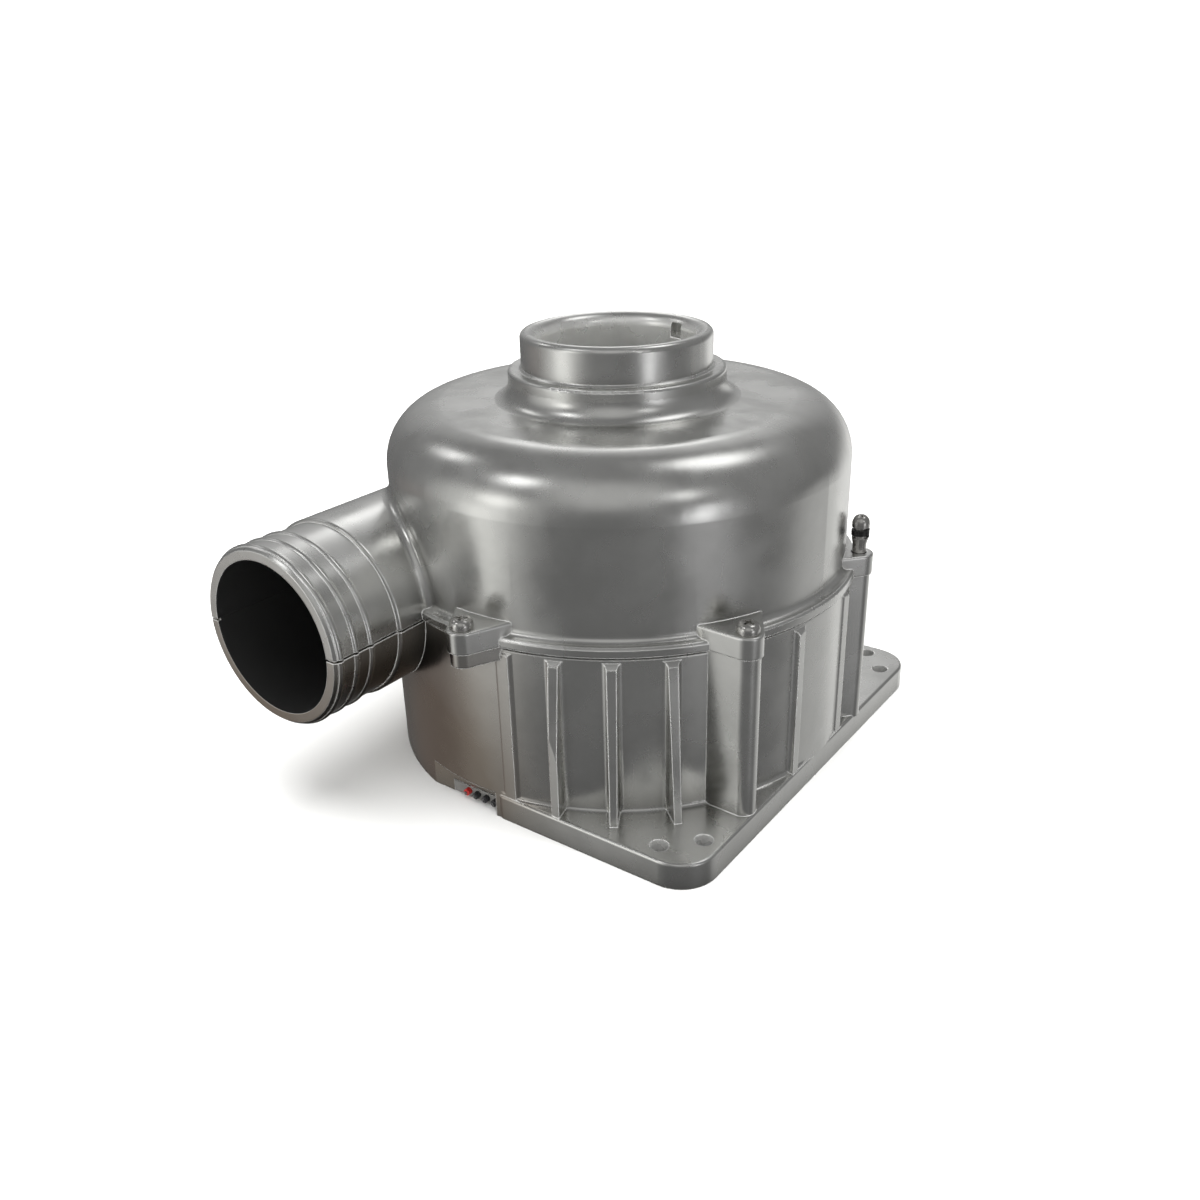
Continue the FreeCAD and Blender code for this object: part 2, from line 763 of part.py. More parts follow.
# The guide between the inlet and the impeller's eye, bolted under the dome's inner collar.
def inlet_nozzle():
    sleeve = eye_radius + shroud_thickness + nozzle_gap
    lip = eye_height + nozzle_gap
    skirt = bend_height + shroud_thickness + nozzle_gap
    rim = scroll_inner - nozzle_rim_gap
    rim_low = shroud_rim + shroud_thickness + nozzle_gap
    flange_low = nozzle_seat - nozzle_flange_thickness
    flange = nozzle_flange - nozzle_flange_gap
    body = turned((inlet_bore_radius, nozzle_seat), (nozzle_throat_radius, lip + throat_length),
                  (nozzle_throat_radius, lip),
                  (sleeve, lip), (sleeve, skirt), (rim, rim_low), (rim, rim_low + nozzle_wall),
                  (sleeve + nozzle_wall, skirt + nozzle_wall), (sleeve + nozzle_wall, flange_low),
                  (flange, flange_low), (flange, nozzle_seat))
    for angle in nozzle_screw_angles:
        spot = polar(nozzle_screw_circle, angle)
        body = body.cut(cylinder(screw_shank_radius + screw_clearance, flange_low, nozzle_seat, spot))
        body = body.cut(cylinder(screw_head_radius + screw_clearance, skirt, flange_low, spot))
    return body


def nozzle_screws():
    seat = nozzle_seat - nozzle_flange_thickness
    screw = pointing_up(pan_screw(Vector(0, 0, 0), seat, nozzle_screw_length), seat)
    spots = [polar(nozzle_screw_circle, angle) for angle in nozzle_screw_angles]
    return Part.makeCompound([screw.translated(spot) for spot in spots])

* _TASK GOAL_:
Copy out the full listing exactly.

* _ANSWER BELOW_:
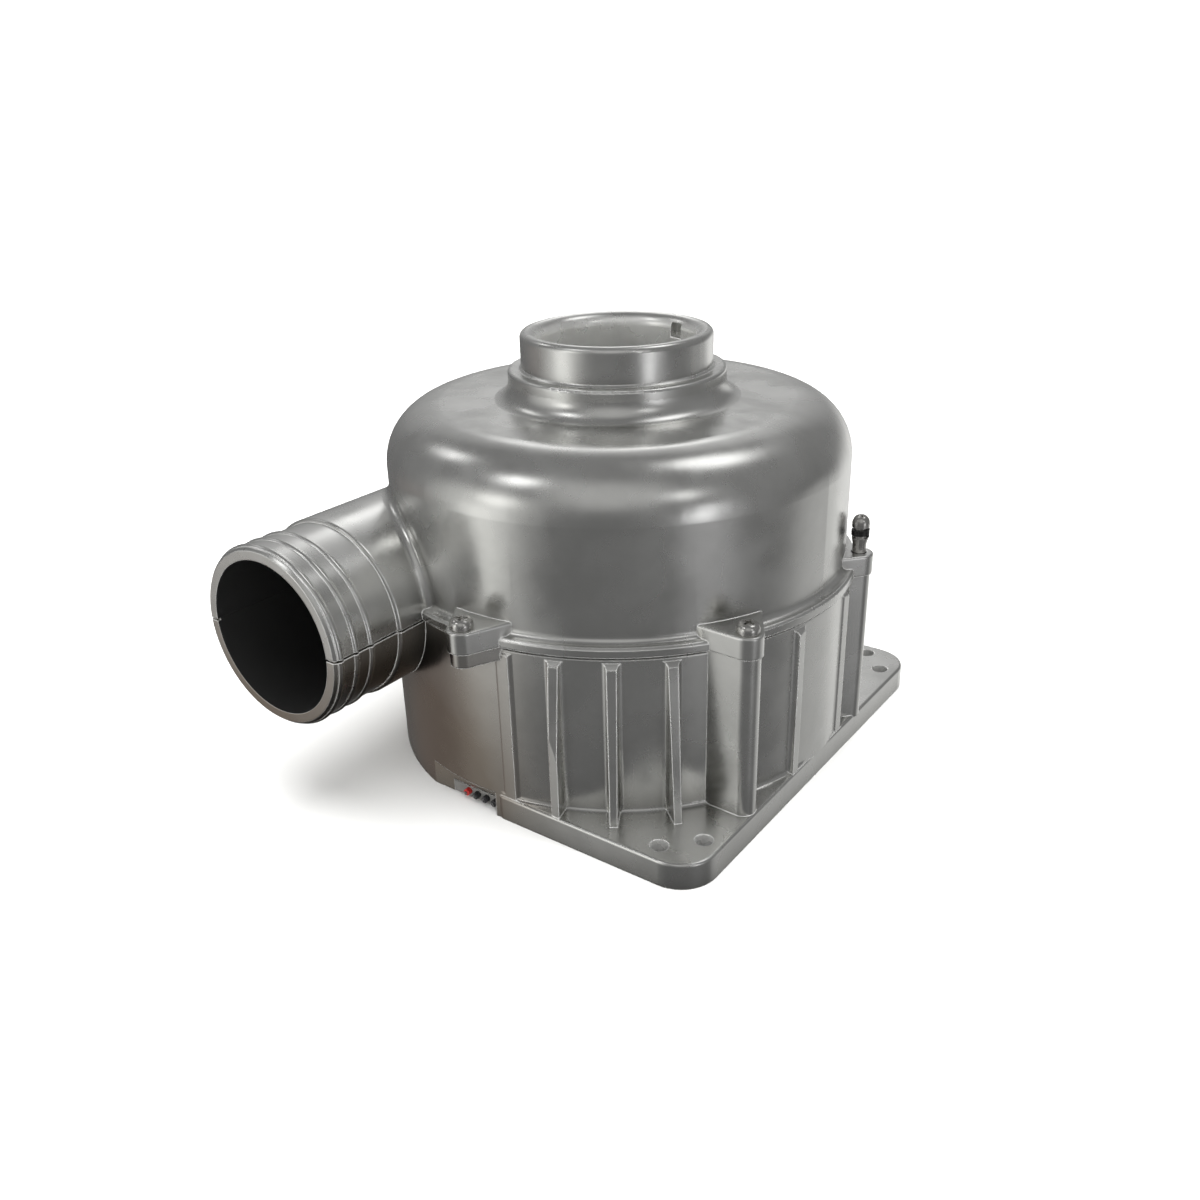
Continue the FreeCAD and Blender code for this object: part 2, from line 763 of part.py. More parts follow.
# The guide between the inlet and the impeller's eye, bolted under the dome's inner collar.
def inlet_nozzle():
    sleeve = eye_radius + shroud_thickness + nozzle_gap
    lip = eye_height + nozzle_gap
    skirt = bend_height + shroud_thickness + nozzle_gap
    rim = scroll_inner - nozzle_rim_gap
    rim_low = shroud_rim + shroud_thickness + nozzle_gap
    flange_low = nozzle_seat - nozzle_flange_thickness
    flange = nozzle_flange - nozzle_flange_gap
    body = turned((inlet_bore_radius, nozzle_seat), (nozzle_throat_radius, lip + throat_length),
                  (nozzle_throat_radius, lip),
                  (sleeve, lip), (sleeve, skirt), (rim, rim_low), (rim, rim_low + nozzle_wall),
                  (sleeve + nozzle_wall, skirt + nozzle_wall), (sleeve + nozzle_wall, flange_low),
                  (flange, flange_low), (flange, nozzle_seat))
    for angle in nozzle_screw_angles:
        spot = polar(nozzle_screw_circle, angle)
        body = body.cut(cylinder(screw_shank_radius + screw_clearance, flange_low, nozzle_seat, spot))
        body = body.cut(cylinder(screw_head_radius + screw_clearance, skirt, flange_low, spot))
    return body


def nozzle_screws():
    seat = nozzle_seat - nozzle_flange_thickness
    screw = pointing_up(pan_screw(Vector(0, 0, 0), seat, nozzle_screw_length), seat)
    spots = [polar(nozzle_screw_circle, angle) for angle in nozzle_screw_angles]
    return Part.makeCompound([screw.translated(spot) for spot in spots])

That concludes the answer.